In the meantime, I’m going to continue putting plastic bags over my head while smoking cigarettes and drinking hot coffee in moving vehicles with loud stereos and no seatbelts. That’s just the kind of guy I am.

7 Comments

  1. Comment by chrispy on January 28, 2005 1:15 pm

    wait…wait…what have you done with karl? who’s writing this blog?

    i didnt know you had a rebellious bone in your body! youve never seemed to be one of those people who would rock-the-boat, or question authority (-ies). are you just having a punk rock day? whos been influencing you with these thoughts?

    i wont even get into “my mother smoked and drank through her preganancy with me”. THAT explains a lot! LOL

  2. Comment by Underling on January 28, 2005 3:00 pm

    Edie: Why not just have a stupidity tax. Tax the stupid people.

    Patsy: LET THEM DIE!!!!

    One of the best AbFab lines ever!

  3. Comment by Will on January 28, 2005 3:50 pm

    The U.S. has become one of the most over-warned and over-regulated countries in the world. Also, one of the worst educated, thus the over-warning and over-regulation.

    In Europe it’s different. At the Pont du Gard, the great Roman aquaduct in the south of France, the mistral wind blows gales across the Mediterranean from Africa. You can walk in safety through the water channel at the top of the aquaduct a couple of hundred feet in the air but protected by the stone walls either side of you. Or, you can chin yourself on the stones and walk on the naerrow stone roof of the water channel where the wind is at its strongest. The French put a big warning sign at each end of the elevated, exposed section that says “Danger of Death” in several languages and then tells exactly how death can occur if you walk on top in words and in pictures. Then, it’s your choice.

    Each year a couple of people elect to walk across the top, are swept off by the wind and fall to their deaths in the rocky river bed below, while the vast majority of people walk safely in the water channel. The French government picks up the bodies, sends them home with a note of condolence, mentioning gently but firmly that monsieur or madamoiselle had been warned but had made an unfortunate personal choice. And it ends there. No scandal, no multi-million Euro law suits or parliamentary investigations. Seems kind of rational somehow.

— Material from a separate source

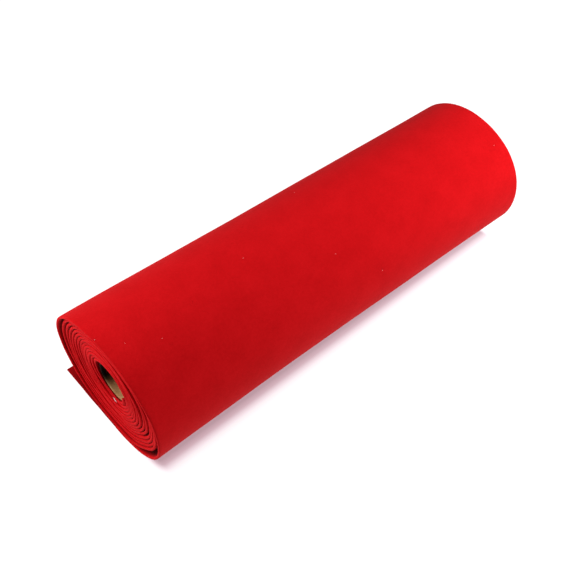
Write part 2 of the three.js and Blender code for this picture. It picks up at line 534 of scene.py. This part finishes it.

  4. Comment by karyn on January 28, 2005 4:42 pm

    Gee Karl, maybe Denise would loan you an Estrogen patch. KIDDING. But calm down. You know perfectly well from a logical rational standpoint that society has those disclaimers on everything from plastic bags and coffee cups to soap (Directions: Unwrap, use like soap) and christmas lights (For Indoor or Outdoor use only. – as opposed to…?) to protect themselves from the LITIGIOUS among us. Being an employee of a law school I think this would be glaringly obvious to you. It’s Jim Sokolove, D’Oliveira and Morgan, Dane Schulman and those scheisters! Go after them! And Chris is right, your mom’s prenatal habits explain a great deal… KIDDING! KIDDING! DOWN BOY!

    Jeez. xxoo

  5. Comment by chrispy on January 28, 2005 5:00 pm

    BTW, we have a stupidity tax already. but we know it by a different name:

    LOTTO

    :OP

  6. Comment by Karl on January 28, 2005 5:07 pm

    Hey!?!?! My parents managed to win $200,000.00 on the lottery! And a year later my cousin won $100,000.00. And trust me, they didn’t spend $300,00.00 on lottery tickets before then won!

    Wishes can come true! LOL

  7. Comment by Thom on January 28, 2005 6:16 pm

    As a follow-up to Will’s comment, I remember years ago when I visited the Leaning Tower of Pisa. I was absolutely amazed that visitors were permitted to go up in the tower and walk out on those balconies that encircle each floor with nary a railing in sight. As I recall, there was a sign on the ground that pointed out that the tower was, you know, leaning, and therefore if you fell off it was not going to be the Italian government’s fault, but that was it. My first thought was how that would never in a million years be permitted in the United States!